* Required task
Of the records that follow, copy only the lines from the line containing "verts = [[bm.verts.new(place(*spot))" to the line containing "from mathutils import Matrix, Vector", both included, exactly as written.

* Data to process

-------

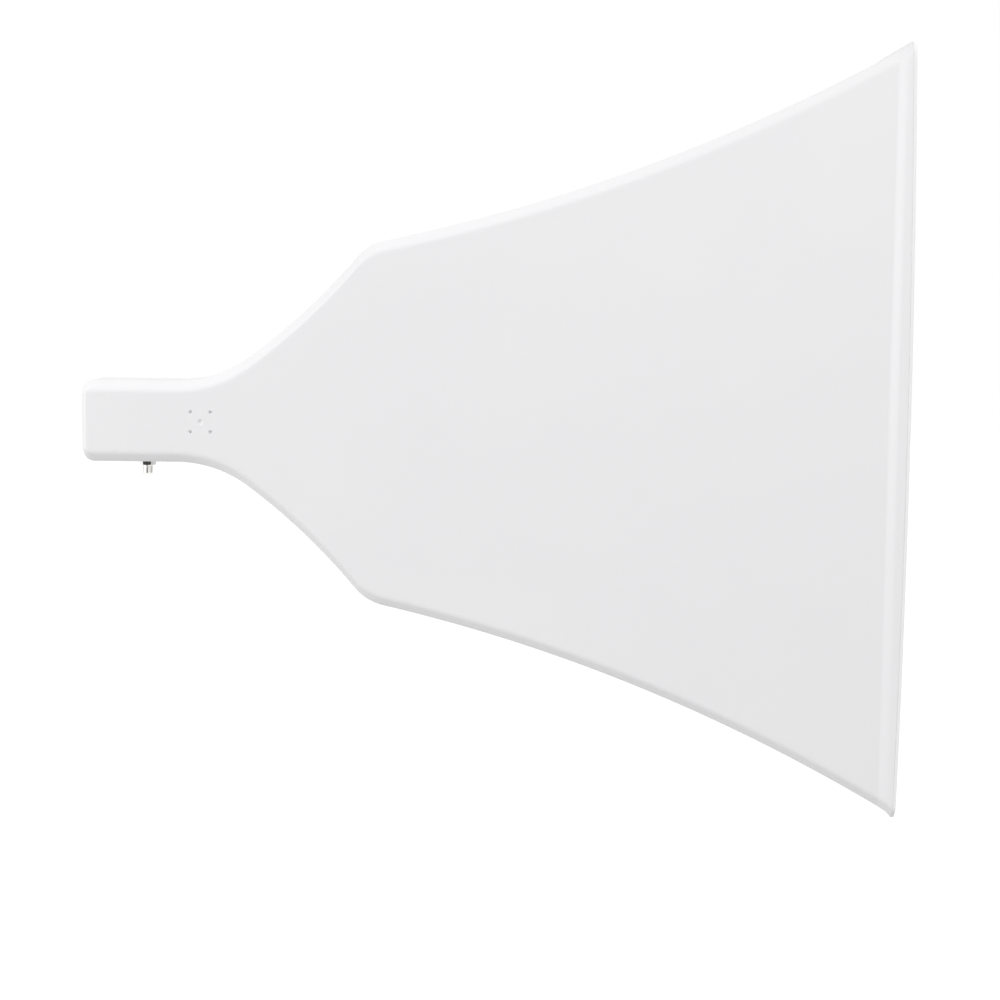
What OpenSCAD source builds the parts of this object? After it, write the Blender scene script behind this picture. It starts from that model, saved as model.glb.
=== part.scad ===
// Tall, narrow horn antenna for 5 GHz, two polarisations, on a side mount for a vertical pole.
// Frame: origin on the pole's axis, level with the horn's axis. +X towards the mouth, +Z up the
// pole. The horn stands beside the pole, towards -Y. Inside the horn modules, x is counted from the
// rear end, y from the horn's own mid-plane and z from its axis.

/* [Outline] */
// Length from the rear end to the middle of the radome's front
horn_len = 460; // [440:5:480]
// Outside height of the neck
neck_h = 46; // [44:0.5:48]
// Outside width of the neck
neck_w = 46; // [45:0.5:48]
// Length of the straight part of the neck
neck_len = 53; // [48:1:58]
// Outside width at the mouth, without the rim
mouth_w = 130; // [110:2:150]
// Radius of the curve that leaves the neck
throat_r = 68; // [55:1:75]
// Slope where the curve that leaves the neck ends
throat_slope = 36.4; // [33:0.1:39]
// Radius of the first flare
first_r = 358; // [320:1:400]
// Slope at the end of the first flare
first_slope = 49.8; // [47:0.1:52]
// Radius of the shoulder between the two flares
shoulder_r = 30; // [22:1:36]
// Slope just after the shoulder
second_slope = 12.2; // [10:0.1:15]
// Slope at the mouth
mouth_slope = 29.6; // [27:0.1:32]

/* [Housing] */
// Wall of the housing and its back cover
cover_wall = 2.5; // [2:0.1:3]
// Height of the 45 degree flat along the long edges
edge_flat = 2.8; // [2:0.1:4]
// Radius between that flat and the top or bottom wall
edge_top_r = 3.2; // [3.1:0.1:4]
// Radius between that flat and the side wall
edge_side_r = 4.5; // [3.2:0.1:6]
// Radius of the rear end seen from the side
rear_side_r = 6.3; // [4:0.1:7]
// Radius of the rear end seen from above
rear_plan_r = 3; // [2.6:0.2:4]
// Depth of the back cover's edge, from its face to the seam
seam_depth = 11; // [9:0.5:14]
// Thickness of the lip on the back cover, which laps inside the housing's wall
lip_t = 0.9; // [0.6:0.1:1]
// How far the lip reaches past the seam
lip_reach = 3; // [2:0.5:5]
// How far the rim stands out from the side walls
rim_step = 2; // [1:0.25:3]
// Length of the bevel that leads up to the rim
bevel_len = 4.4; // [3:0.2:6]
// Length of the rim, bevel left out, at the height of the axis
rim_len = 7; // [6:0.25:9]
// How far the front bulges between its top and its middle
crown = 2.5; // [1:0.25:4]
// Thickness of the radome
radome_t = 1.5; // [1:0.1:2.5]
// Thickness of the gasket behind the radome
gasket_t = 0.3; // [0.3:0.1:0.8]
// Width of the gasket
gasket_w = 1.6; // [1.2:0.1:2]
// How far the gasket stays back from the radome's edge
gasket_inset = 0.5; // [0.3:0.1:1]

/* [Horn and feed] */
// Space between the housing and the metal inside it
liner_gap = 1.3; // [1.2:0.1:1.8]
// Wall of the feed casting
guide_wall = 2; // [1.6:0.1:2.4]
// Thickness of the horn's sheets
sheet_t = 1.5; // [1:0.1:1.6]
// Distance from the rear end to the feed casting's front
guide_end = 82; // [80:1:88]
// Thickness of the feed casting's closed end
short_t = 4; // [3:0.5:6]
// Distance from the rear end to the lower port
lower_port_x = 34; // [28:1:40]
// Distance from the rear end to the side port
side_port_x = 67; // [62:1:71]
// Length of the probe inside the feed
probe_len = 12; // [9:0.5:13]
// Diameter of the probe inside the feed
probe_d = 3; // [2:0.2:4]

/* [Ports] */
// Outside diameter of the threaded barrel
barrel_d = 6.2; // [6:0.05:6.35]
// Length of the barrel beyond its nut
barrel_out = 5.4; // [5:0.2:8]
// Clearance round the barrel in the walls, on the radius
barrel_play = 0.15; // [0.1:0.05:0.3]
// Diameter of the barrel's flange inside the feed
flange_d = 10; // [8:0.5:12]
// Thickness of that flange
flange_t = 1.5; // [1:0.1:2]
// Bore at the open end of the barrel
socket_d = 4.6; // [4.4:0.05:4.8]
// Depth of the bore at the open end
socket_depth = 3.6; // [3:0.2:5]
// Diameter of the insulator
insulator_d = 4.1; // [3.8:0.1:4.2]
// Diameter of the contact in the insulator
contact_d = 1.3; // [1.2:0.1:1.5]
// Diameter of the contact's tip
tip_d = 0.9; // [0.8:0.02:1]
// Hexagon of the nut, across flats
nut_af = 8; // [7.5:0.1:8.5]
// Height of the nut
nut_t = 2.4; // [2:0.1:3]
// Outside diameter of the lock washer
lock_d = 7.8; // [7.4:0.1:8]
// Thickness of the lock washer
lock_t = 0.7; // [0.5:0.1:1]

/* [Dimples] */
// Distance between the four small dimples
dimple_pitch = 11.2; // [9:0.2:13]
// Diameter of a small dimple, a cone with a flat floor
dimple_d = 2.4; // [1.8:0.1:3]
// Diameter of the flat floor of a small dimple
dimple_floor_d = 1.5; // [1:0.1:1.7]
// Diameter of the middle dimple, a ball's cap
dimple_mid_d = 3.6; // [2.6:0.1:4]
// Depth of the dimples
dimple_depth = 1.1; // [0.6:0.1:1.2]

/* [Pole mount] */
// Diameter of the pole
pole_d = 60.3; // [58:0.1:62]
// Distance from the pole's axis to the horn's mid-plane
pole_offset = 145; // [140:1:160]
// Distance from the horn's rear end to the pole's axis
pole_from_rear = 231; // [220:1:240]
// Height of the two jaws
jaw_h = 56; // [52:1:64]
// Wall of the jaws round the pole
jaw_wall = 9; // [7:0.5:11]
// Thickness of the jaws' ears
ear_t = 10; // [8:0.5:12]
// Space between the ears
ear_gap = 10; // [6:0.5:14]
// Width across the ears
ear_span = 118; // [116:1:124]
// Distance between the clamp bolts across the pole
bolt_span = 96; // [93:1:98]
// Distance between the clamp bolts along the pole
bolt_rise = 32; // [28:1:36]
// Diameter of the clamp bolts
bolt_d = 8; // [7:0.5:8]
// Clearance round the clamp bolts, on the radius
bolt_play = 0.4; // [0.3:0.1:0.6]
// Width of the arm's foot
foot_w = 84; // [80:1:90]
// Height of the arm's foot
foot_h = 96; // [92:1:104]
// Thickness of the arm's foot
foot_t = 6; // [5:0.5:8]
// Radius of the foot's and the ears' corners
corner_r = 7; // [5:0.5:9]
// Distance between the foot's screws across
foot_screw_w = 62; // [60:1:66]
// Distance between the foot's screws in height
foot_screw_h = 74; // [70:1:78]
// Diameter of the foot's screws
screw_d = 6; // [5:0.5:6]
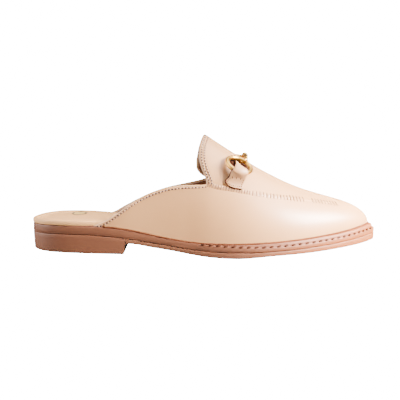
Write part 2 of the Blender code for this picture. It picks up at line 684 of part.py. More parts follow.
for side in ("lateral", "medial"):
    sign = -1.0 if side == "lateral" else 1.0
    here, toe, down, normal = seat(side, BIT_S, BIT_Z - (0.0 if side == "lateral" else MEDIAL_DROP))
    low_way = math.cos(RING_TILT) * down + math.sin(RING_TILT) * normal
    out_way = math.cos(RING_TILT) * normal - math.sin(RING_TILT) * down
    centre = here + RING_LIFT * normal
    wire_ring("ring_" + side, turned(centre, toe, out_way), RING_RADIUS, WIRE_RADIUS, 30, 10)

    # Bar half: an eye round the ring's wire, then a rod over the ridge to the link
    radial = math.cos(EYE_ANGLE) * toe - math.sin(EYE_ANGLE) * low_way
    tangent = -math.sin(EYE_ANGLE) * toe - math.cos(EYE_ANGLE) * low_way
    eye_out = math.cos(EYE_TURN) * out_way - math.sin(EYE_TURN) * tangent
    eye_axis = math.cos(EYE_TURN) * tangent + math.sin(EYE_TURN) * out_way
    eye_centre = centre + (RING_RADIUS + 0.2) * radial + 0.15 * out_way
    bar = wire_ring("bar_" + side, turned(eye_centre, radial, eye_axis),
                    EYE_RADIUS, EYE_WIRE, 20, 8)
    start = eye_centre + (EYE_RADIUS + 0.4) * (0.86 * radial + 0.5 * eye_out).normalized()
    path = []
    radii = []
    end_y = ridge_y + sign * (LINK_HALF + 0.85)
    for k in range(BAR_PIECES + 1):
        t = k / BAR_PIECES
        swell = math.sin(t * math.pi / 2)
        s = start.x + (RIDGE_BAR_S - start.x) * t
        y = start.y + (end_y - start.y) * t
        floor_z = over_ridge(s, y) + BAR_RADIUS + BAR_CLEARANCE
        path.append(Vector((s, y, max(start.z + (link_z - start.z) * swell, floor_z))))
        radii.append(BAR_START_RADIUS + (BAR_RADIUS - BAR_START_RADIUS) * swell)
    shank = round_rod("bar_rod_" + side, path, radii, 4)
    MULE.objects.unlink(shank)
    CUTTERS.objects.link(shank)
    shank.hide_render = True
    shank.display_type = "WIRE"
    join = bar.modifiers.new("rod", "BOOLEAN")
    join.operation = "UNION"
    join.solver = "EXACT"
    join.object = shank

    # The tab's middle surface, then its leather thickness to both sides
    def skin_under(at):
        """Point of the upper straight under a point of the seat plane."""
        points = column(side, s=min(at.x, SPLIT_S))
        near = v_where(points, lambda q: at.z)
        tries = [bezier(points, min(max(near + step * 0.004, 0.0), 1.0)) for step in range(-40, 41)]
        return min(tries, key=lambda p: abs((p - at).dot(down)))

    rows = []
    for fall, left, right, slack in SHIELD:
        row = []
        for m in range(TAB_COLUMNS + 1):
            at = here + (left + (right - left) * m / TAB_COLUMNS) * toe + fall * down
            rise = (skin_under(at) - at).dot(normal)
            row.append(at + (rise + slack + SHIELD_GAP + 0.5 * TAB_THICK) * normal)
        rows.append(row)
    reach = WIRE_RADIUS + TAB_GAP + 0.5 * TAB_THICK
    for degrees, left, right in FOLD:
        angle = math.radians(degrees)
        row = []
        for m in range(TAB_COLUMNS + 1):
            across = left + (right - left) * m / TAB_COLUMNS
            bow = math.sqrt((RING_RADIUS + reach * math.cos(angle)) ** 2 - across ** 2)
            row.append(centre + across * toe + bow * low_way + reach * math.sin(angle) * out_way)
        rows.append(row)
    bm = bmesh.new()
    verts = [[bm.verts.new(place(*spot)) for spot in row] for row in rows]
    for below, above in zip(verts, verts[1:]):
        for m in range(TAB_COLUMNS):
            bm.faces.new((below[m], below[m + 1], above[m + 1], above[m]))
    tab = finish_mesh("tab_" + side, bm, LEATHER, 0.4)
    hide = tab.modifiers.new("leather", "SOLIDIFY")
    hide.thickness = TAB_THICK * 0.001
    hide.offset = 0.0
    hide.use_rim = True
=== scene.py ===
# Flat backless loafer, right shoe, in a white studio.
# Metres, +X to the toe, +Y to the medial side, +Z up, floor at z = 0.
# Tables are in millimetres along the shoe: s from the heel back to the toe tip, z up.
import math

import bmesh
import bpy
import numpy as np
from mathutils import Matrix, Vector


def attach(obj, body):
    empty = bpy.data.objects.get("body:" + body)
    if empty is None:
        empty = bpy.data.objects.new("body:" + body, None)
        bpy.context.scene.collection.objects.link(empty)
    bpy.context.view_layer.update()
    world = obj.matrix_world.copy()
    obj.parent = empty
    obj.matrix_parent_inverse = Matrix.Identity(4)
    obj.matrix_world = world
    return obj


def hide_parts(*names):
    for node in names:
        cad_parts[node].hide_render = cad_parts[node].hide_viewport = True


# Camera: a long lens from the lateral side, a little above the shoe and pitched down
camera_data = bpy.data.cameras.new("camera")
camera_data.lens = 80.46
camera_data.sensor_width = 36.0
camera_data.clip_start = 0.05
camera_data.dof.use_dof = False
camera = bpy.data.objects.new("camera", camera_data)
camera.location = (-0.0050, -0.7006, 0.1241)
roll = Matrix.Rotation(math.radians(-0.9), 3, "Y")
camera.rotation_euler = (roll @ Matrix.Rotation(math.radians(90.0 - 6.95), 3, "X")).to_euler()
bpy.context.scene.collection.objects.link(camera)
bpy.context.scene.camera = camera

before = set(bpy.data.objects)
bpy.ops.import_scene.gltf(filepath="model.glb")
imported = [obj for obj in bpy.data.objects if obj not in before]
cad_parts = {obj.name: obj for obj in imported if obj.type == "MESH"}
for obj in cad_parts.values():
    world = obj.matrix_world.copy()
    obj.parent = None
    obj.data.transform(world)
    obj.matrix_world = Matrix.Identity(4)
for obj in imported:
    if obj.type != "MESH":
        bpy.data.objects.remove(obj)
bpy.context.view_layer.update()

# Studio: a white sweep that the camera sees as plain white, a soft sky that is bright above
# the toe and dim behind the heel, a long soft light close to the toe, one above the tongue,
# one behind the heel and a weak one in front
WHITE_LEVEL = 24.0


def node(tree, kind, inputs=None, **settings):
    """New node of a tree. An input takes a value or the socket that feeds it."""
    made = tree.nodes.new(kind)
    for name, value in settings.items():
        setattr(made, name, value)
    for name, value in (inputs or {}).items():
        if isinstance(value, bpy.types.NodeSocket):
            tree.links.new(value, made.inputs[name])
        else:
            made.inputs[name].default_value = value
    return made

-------

* Task answer
    verts = [[bm.verts.new(place(*spot)) for spot in row] for row in rows]
    for below, above in zip(verts, verts[1:]):
        for m in range(TAB_COLUMNS):
            bm.faces.new((below[m], below[m + 1], above[m + 1], above[m]))
    tab = finish_mesh("tab_" + side, bm, LEATHER, 0.4)
    hide = tab.modifiers.new("leather", "SOLIDIFY")
    hide.thickness = TAB_THICK * 0.001
    hide.offset = 0.0
    hide.use_rim = True
=== scene.py ===
# Flat backless loafer, right shoe, in a white studio.
# Metres, +X to the toe, +Y to the medial side, +Z up, floor at z = 0.
# Tables are in millimetres along the shoe: s from the heel back to the toe tip, z up.
import math

import bmesh
import bpy
import numpy as np
from mathutils import Matrix, Vector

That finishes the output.